Retired? Sister ‘JT’ serves Quad Cities

MOLINE — For 43 years, Sister Judith Terese McNulty, BVM, has called the Quad Cities home and she said she knows so many people now that she can’t misbehave — not that she would have the time.

She volunteers at the Illini Campus of Genesis Medical Center in Silvis three days a week, helping people with advanced directives, serving as hostess in the surgical lounge, and distributing Communion. She is active in parish ministry, providing pastoral care at two nursing homes, leading a Bible study, heading a social concerns committee and working as parish librarian, in addition to being a lector and extraordinary minister of holy Communion at Mass.

She’ll also tell you that JustFaith, a process that educates people about Catholic social teaching and moves them to act on what they’ve learned, is the best small-group experience she’s ever had.

This is what she calls retirement.

Sister Judith Terese — or JT, as she’s known to her friends — is one of 442 Sisters of Charity of the Blessed Virgin Mary who are 70 or older and therefore eligible to receive support from the Retirement Fund for Religious. The collection that makes that support possible is being received in parishes around the Diocese of Peoria this weekend.

This is the 21st year for the appeal, which is conducted by the National Religious Retirement Office of the U.S. Conference of Catholic Bishops. In 2007, $23 million in basic grants were awarded to 482 of the Catholic religious institutes of women and men across the United States.

The Diocese of Peoria contributed $115,562 to the 2007 appeal. In addition to the BVMs, the Benedictine monks of St. Bede Abbey in Peru and the Daughters of St.
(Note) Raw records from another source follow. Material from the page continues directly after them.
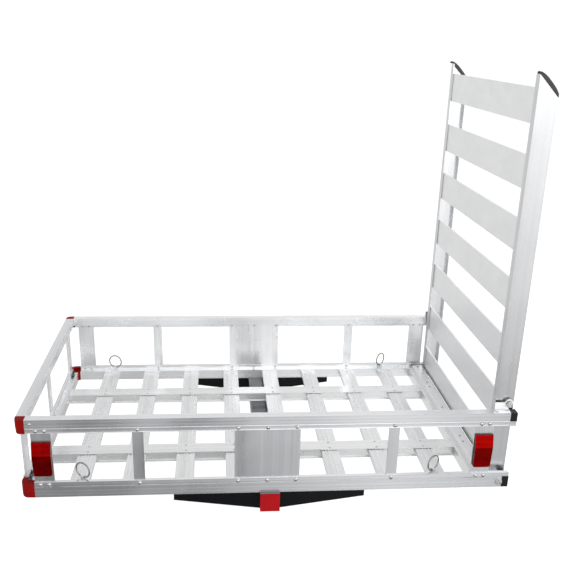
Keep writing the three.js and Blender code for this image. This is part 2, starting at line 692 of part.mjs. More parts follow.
function addShankPlug() {
  const half = SHANK / 2;
  const hollow = half - SHANK_WALL - SPIGOT_GAP;
  const middle = -GAP - half;
  const headBack = SHANK_FRONT - GAP;
  const head = box(-half, half, headBack - 3, headBack, middle - half, middle + half);
  const spigot = box(-hollow, hollow, headBack - 1, headBack + 16, middle - hollow, middle + hollow);
  place(carrier, 'shank_plug', carve([head, spigot]), redPlastic(), SHANK_X);
}

addSideRails();
addLeftRails();
addHingeRail();
addSidePosts();
addLeftPosts();
addCornerCaps();
addEndPlugs();
addDeckBars();
addSlats();
addRings();
addReflectors();
addStiles();
addRungs();
addHingeBolts();
addLatchPins();
addSubframe();
addShankPlug();
carrier.add(ramp);

// The origin is the middle of the shank's underside, straight below the hitch pin hole
carrier.position.set(-SHANK_X, -PIN_HOLE_Y, GAP + SHANK);
const hitchCarrier = new THREE.Group();
hitchCarrier.add(carrier);

export default hitchCarrier;
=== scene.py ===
import json
import math
import random

import bmesh
import bpy
from mathutils import Matrix, Vector


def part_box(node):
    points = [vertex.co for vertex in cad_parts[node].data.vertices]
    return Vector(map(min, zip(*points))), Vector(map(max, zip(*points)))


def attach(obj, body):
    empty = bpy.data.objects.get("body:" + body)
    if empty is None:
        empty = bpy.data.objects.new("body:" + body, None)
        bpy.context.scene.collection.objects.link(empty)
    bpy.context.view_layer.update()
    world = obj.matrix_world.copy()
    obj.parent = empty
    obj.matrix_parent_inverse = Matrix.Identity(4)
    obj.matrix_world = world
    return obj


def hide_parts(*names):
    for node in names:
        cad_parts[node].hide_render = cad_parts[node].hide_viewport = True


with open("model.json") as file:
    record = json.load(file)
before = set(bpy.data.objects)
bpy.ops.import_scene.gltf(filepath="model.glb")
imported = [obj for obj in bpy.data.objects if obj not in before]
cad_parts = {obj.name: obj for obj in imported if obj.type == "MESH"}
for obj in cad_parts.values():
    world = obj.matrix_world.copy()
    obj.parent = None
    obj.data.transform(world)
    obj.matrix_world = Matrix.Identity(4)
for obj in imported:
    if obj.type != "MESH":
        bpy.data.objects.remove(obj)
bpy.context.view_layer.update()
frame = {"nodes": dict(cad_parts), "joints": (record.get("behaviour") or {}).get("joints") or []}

nodes = frame["nodes"]
MM = 0.001
UP = Vector((0, 0, 1))
SIDES = {"front": -1, "rear": 1}  # the way each long side faces along y

FLOOR_Z = -0.44
CREASE = math.radians(34)  # edges sharper than this shade crisp
BEVEL_ANGLE = math.radians(38)

# rails
FLANGE_INSET = 1.5 * MM  # a flange's outer face, behind the outer face of its rail's box
LIP_INSET = 13.5 * MM  # inner side of the lower rails' inner lip, behind the same face
UPPER_BOX = 24 * MM  # height of the upper rails' box
END_REACH = 18.6 * MM  # from the far end of an upper rail or its plug back to the end of the rail's box
UPPER_BOLT_UP = 7.2 * MM  # lines of bolts, above the upper and the lower rails' feet
LOWER_BOLT_UP = 35.6 * MM
STRIP_TOP_UP = 41.6 * MM  # tops of the channel strips, above the lower rails' feet
STRIP_THICK = 1.2 * MM
STRIP_GAP = 0.4 * MM  # between a channel strip and the post beside it
BEAD_UP = 1.2 * MM  # lower bead, above an upper rail's foot
BEAD_SHORT = 0.5 * MM  # distance that a bead stops short of the rail's end

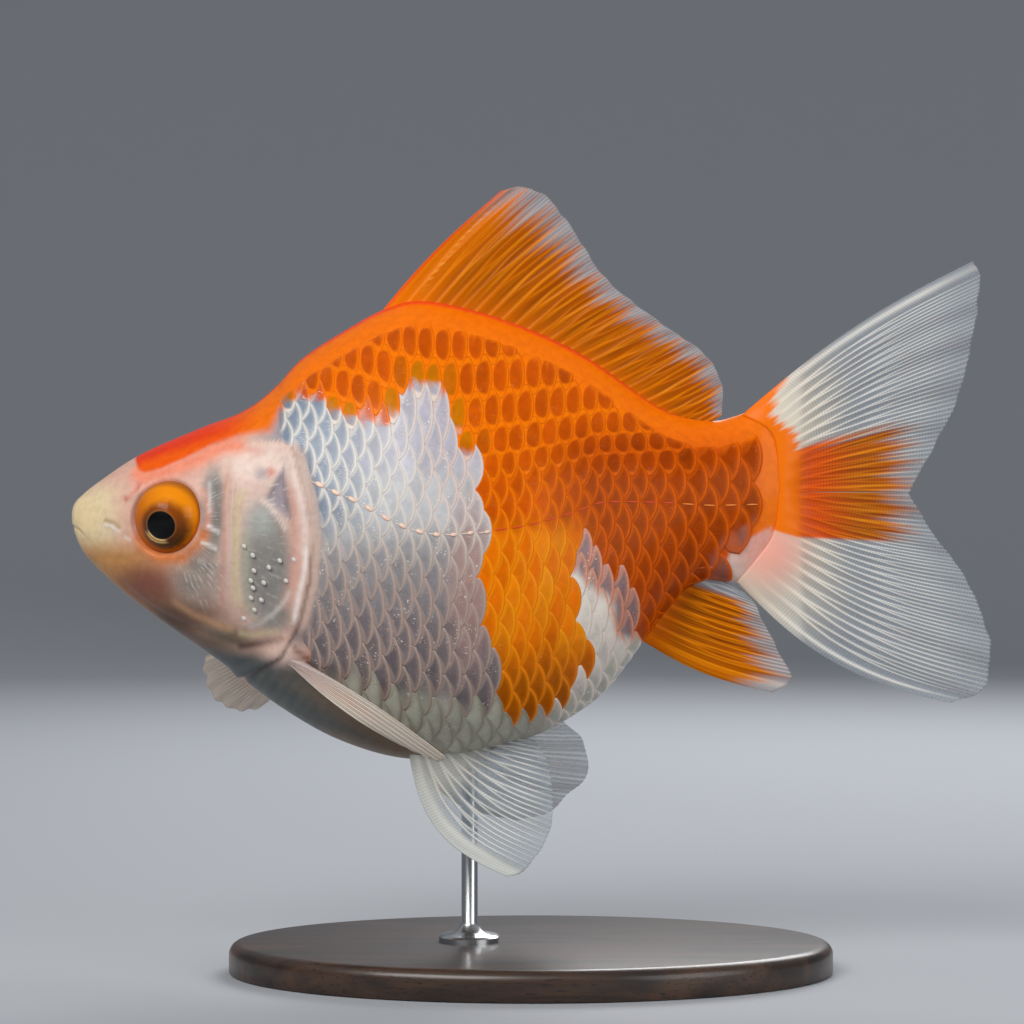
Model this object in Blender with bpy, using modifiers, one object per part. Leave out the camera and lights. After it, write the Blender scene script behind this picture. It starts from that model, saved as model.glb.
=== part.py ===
"""A single-tailed, hump-backed goldfish as a life-size museum model on a plain display stand.

Units are metres and +Z is up. The fish faces -X, its left side is at -Y, and it stands over the
origin, which is the middle of the underside of the stand's base. Outlines are in millimetres,
measured aft (x) and up (z) from the tip of the snout.
"""

import math

import bmesh
import bpy
import numpy as np
from mathutils import Matrix, Vector

MM = 0.001
GAP = 0.3  # clearance between neighbouring pieces
FAR = 70.0  # reaches past the fish on every side, for the cutters
TOTAL_LENGTH = 180.0  # snout to the tips of the tail fin
SNOUT_HEIGHT = 89.3  # snout tip above the floor

# ---------------------------------------------------------------- body outlines
# The back, from the snout over the hump and the dorsal fin's base to the end of the tail stock.
BACK = [
    (0.0, 0.0), (0.5, 2.2), (1.9, 3.9), (5.7, 6.9), (13.5, 12.0), (25.3, 17.2), (33.1, 20.2),
    (38.6, 24.0), (44.8, 30.5), (52.7, 35.8), (62.0, 40.8), (70.0, 42.1), (84.0, 38.8),
    (99.6, 32.0), (115.3, 21.3), (124.5, 18.6), (131.0, 19.9), (136.0, 21.8), (139.4, 19.0),
    (140.8, 13.0), (141.0, 6.5),
]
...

Francis of Assisi in Lacon benefit from the Retirement Fund for Religious.

During the past two decades, almost $550 million has been raised to help religious institutes close the gap between assets that are available for retirement and the costs of living and health care for the senior members of those communities.

While most U.S. citizens count on Social Security to help with retirement costs, members of religious communities were not eligible to enter the Social Security system until 1972. Today they receive about one-third of the benefits of the average recipient.

About 200 of the retired BVMs live at Mount Carmel, the motherhouse in Dubuque, Iowa, according to Sister Mira Mosle, BVM, first vice president of the religious community. Their complex includes facilities for independent living with services, assisted living, and a skilled care center that can also accommodate those with Alzheimer’s or other forms of dementia.